* Task objective *
Will you give the material below again, every line exactly as it is?

* Supplied data *

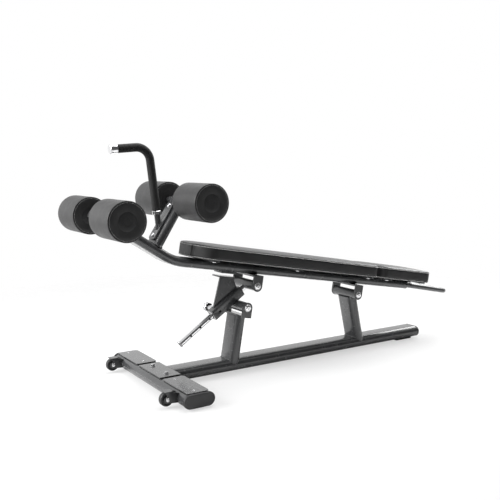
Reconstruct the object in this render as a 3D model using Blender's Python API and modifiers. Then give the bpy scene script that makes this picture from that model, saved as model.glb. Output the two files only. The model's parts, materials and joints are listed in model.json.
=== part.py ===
"""Abdominal bench: a hinged bench frame on a low base, set by a sliding tube and a pop pin.

X runs from the knee rollers to the lift handle, Y to the left side, Z up.
Upright sizes are measured from the middle of the front foot, which stands at x = 0 until the
whole bench is moved so that the middle of its length lies over the origin.
"""

import math

import bmesh
import bpy
from mathutils import Matrix

# General fits, in metres
GAP = 0.0003
RUN = 0.0003
PIN_NOSE_GAP = 0.0006
CUT_OVER = 0.004
ROUND_STEPS = 20
SMALL_STEPS = 12
CORNER_STEPS = 6
ROLLER_STEPS = 24

# Front foot
FOOT_WIDTH = 0.120
FOOT_HEIGHT = 0.0475
FOOT_CLEARANCE = 0.0075
FOOT_HALF_LENGTH = 0.316
FOOT_WALL = 0.003
FOOT_CAP_THICKNESS = 0.012
FOOT_CAP_RIM = 0.002
FOOT_CAP_ROUND = 0.003
FOOT_CAP_PLUG = 0.025
FOOT_PAD_LENGTH = 0.057
FOOT_PAD_WIDTH = 0.028
FOOT_PAD_INSET = 0.003

# Plates on the foot
PLATE_THICKNESS = 0.005
TREAD_WIDTH = 0.0884
TREAD_CORNER = 0.010
SADDLE_HALF = 0.0965
TREAD_SEAM = 0.0195
SADDLE_BOLT_Y = 0.060
SADDLE_BOLT_HEAD = 0.0100
SADDLE_BOLT_HEAD_HEIGHT = 0.0075
SADDLE_BOLT_SHANK = 0.0050
SADDLE_BOLT_LENGTH = 0.020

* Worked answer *
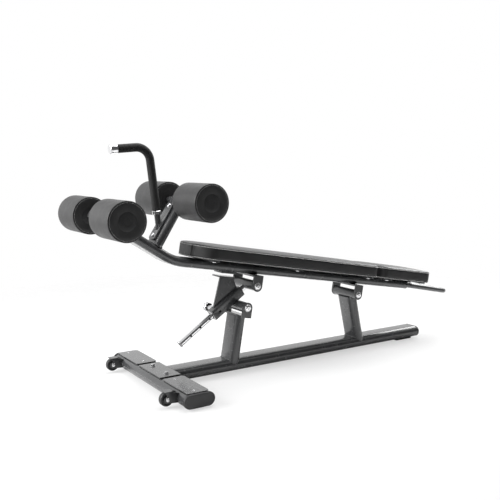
Reconstruct the object in this render as a 3D model using Blender's Python API and modifiers. Then give the bpy scene script that makes this picture from that model, saved as model.glb. Output the two files only. The model's parts, materials and joints are listed in model.json.
=== part.py ===
"""Abdominal bench: a hinged bench frame on a low base, set by a sliding tube and a pop pin.

X runs from the knee rollers to the lift handle, Y to the left side, Z up.
Upright sizes are measured from the middle of the front foot, which stands at x = 0 until the
whole bench is moved so that the middle of its length lies over the origin.
"""

import math

import bmesh
import bpy
from mathutils import Matrix

# General fits, in metres
GAP = 0.0003
RUN = 0.0003
PIN_NOSE_GAP = 0.0006
CUT_OVER = 0.004
ROUND_STEPS = 20
SMALL_STEPS = 12
CORNER_STEPS = 6
ROLLER_STEPS = 24

# Front foot
FOOT_WIDTH = 0.120
FOOT_HEIGHT = 0.0475
FOOT_CLEARANCE = 0.0075
FOOT_HALF_LENGTH = 0.316
FOOT_WALL = 0.003
FOOT_CAP_THICKNESS = 0.012
FOOT_CAP_RIM = 0.002
FOOT_CAP_ROUND = 0.003
FOOT_CAP_PLUG = 0.025
FOOT_PAD_LENGTH = 0.057
FOOT_PAD_WIDTH = 0.028
FOOT_PAD_INSET = 0.003

# Plates on the foot
PLATE_THICKNESS = 0.005
TREAD_WIDTH = 0.0884
TREAD_CORNER = 0.010
SADDLE_HALF = 0.0965
TREAD_SEAM = 0.0195
SADDLE_BOLT_Y = 0.060
SADDLE_BOLT_HEAD = 0.0100
SADDLE_BOLT_HEAD_HEIGHT = 0.0075
SADDLE_BOLT_SHANK = 0.0050
SADDLE_BOLT_LENGTH = 0.020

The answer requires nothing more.